"N'étant plus personne, j'étais enfin quelqu'un."
Yannick Haenel
Ceux qui fréquentent la sortie Drogenbos du Ring de Bruxelles l'identifieront sans peine: pauvre hère barbu au sourire édenté, les cheveux en pétard, faisant la quête entre les voitures. Je le vois depuis des mois mais ne saurais le reconnaître s'il changeait de carrefour: la misère possède un seul et même visage. La semaine passée, attendant que le feu passe au vert, mon attention fut attirée par un petit abri de fortune dissimulé sur un versant du talus à ma gauche: une bâche sans couleur, deux cordes, deux piquets. Une forme allongée s'y devine, un vieux vélo à ses pieds.
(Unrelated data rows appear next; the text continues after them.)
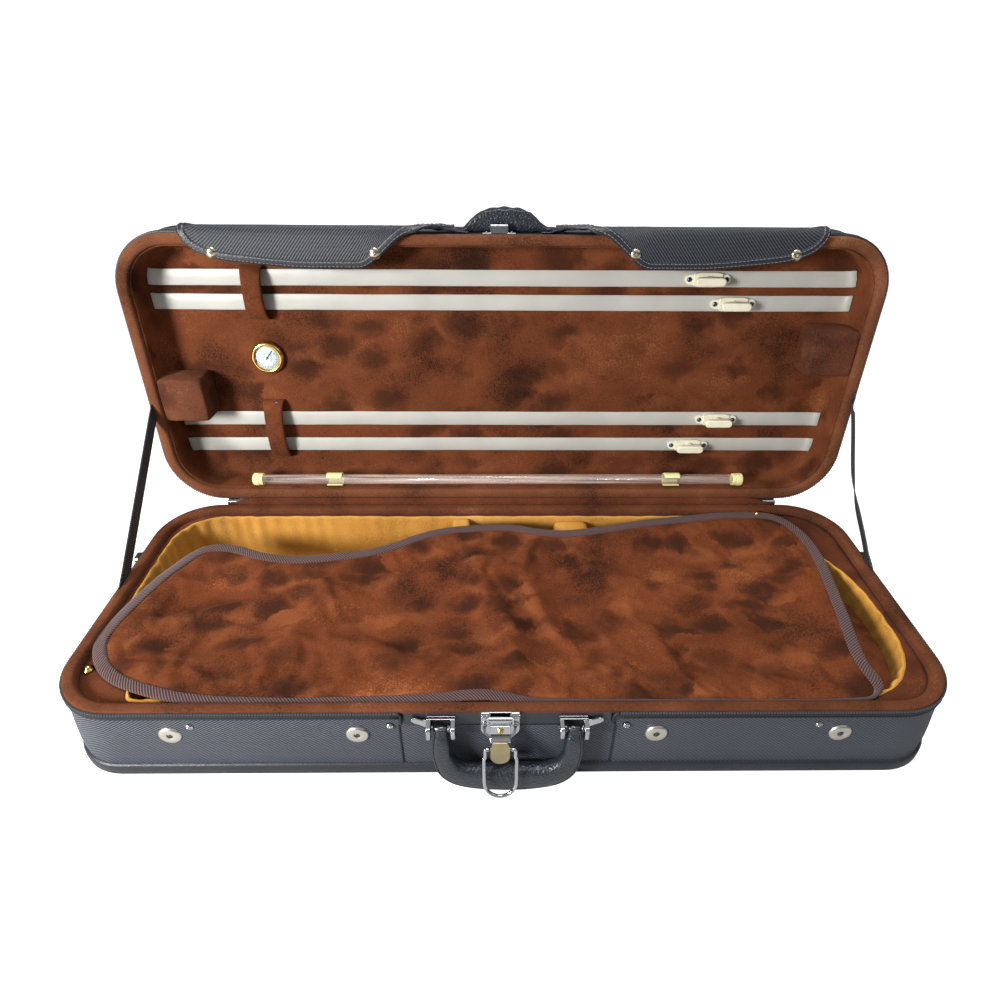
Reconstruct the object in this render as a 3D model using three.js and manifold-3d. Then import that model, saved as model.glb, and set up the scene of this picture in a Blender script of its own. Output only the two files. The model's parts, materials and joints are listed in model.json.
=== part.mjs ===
// Oblong violin case, open, with its bow fittings, latch, handle and rain flaps.
// Units are millimetres. +X runs along the case, -Y is the latch side, +Y the
// hinge side and +Z is up. The origin is the centre of the flat underside.
import * as THREE from 'three';
import { mergeVertices } from 'three/addons/utils/BufferGeometryUtils.js';
import Module from 'manifold-3d';

const wasm = await Module();
wasm.setup();

// ---------------------------------------------------------------- driving dimensions
const HALF_X = 395; // half the length of the case over its walls
const HALF_Y = 150; // half its width
const CORNER = 58; // plan radius of its corners
const BASE_H = 86; // height of the base's rim
const LID_H = 54; // depth of the lid over its top panel
const LID_PANEL = 10; // thickness of that panel
const SEAM = 1; // space between the two rims when shut
const WALL = 9; // thickness of the padded plywood walls
const PANEL = 14; // thickness of the bottom panel
const FOOT_OUT = 3; // how far its trimmed edge stands off the walls
const FOOT_CORNER = 48; // plan radius of its corners, squarer than the rim's
const GAP = 0.3; // clearance between pieces that touch
const OPEN = THREE.MathUtils.degToRad(94); // how far the lid stands open

const HINGE_Y = HALF_Y + 5; // the hinge axis stands just behind the walls
const HINGE_Z = BASE_H + SEAM / 2;
const LID_Z = BASE_H + SEAM; // the lid's rim when shut
const RIM_T = 1.7; // thickness of the velvet that caps each rim
const RIM_DROP = 6; // how far it turns down inside
const TAPE_OUT = 2; // how far the zip tapes stand off the walls
const TAPE_LOW = 77; // lower edge of the base's tape
const TRIM_FREE = 91; // the zips stop this far either side of the middle

const PAD_TOP = 78; // top of the padding round the cavity
const FLOOR_Z = 20; // top of the cavity's floor pad
const LINING = 2; // thickness of the gold lining
const LID_FLOOR = LID_Z + 40; // the lid's inner face, shut

const LATCH_X = -6; // the latch is a little left of the middle
const FRONT = -HALF_Y - GAP; // plane that the front hardware is screwed to

const group = new THREE.Group();

// ---------------------------------------------------------------- materials
const material = (color, roughness, metalness = 0) =>
  new THREE.MeshStandardMaterial({ color, roughness, metalness });

const TWILL = material(0x30343b, 0.85);
const LEATHER = material(0x2a2d33, 0.55);
const ZIP = material(0x1c1e22, 0.7);
const VELVET = material(0x6b3616, 0.95);
const GOLD_VELVET = material(0xc08a30, 0.95);
const SATIN = material(0xd9d6cc, 0.45);
const WEBBING = material(0x202226, 0.8);
const CHROME = material(0xd0d3d6, 0.2, 1);
const CHAMPAGNE = material(0xb8a58a, 0.3, 1);
const BRASS = material(0xd9b45a, 0.25, 1);
const IVORY = material(0xe8e2c8, 0.4);
const CLEAR = material(0xdfe4e4, 0.1);
const WAX = material(0xded69a, 0.5);

// ---------------------------------------------------------------- helpers
function solid(geometry) {
  const bare = geometry.clone();
  bare.deleteAttribute('normal');
  bare.deleteAttribute('uv');
  const merged = mergeVertices(bare, 1e-4);
  return new wasm.Manifold(new wasm.Mesh({
    numProp: 3,
    vertProperties: new Float32Array(merged.attributes.position.array),
    triVerts: new Uint32Array(merged.index.array),
  }));
}

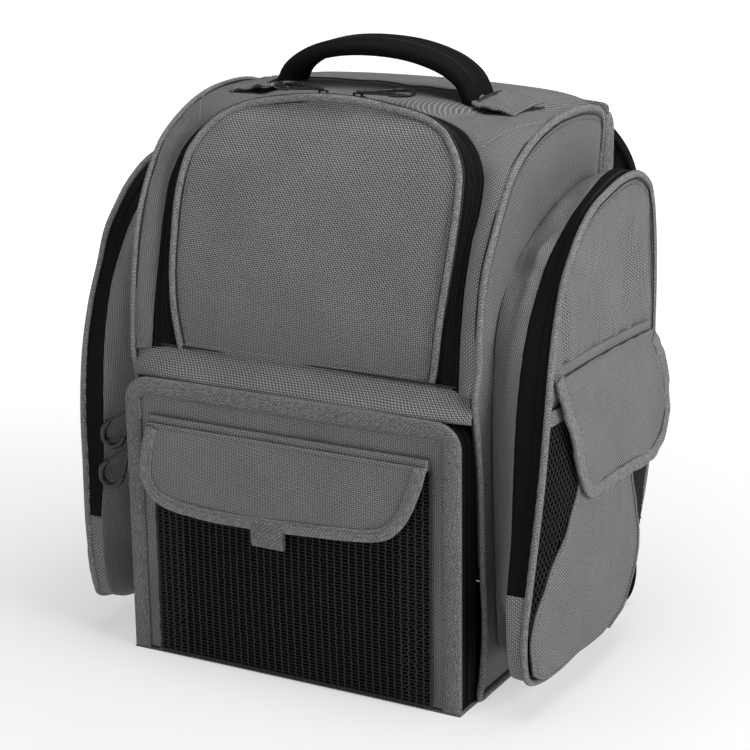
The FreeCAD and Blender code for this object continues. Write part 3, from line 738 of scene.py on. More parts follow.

L'inconnu du pont de Ruysbroek soudain s'identifiait, et laissait deviner ce que pouvait être son existence. Pas de réseau mafieux mais un sans-abri passant sa vie dans un triangle de dix mètres sur dix, réveillé par les bruits de voitures et nourri par l'aumône. On tente d'imaginer ce que fut sa vie antérieure, redoutant découvrir qu'elle ressemblait peut-être à la nôtre et l'enchaînement des circonstances malchanceuses qui peuvent amener un être humain à vivre dans une tanière.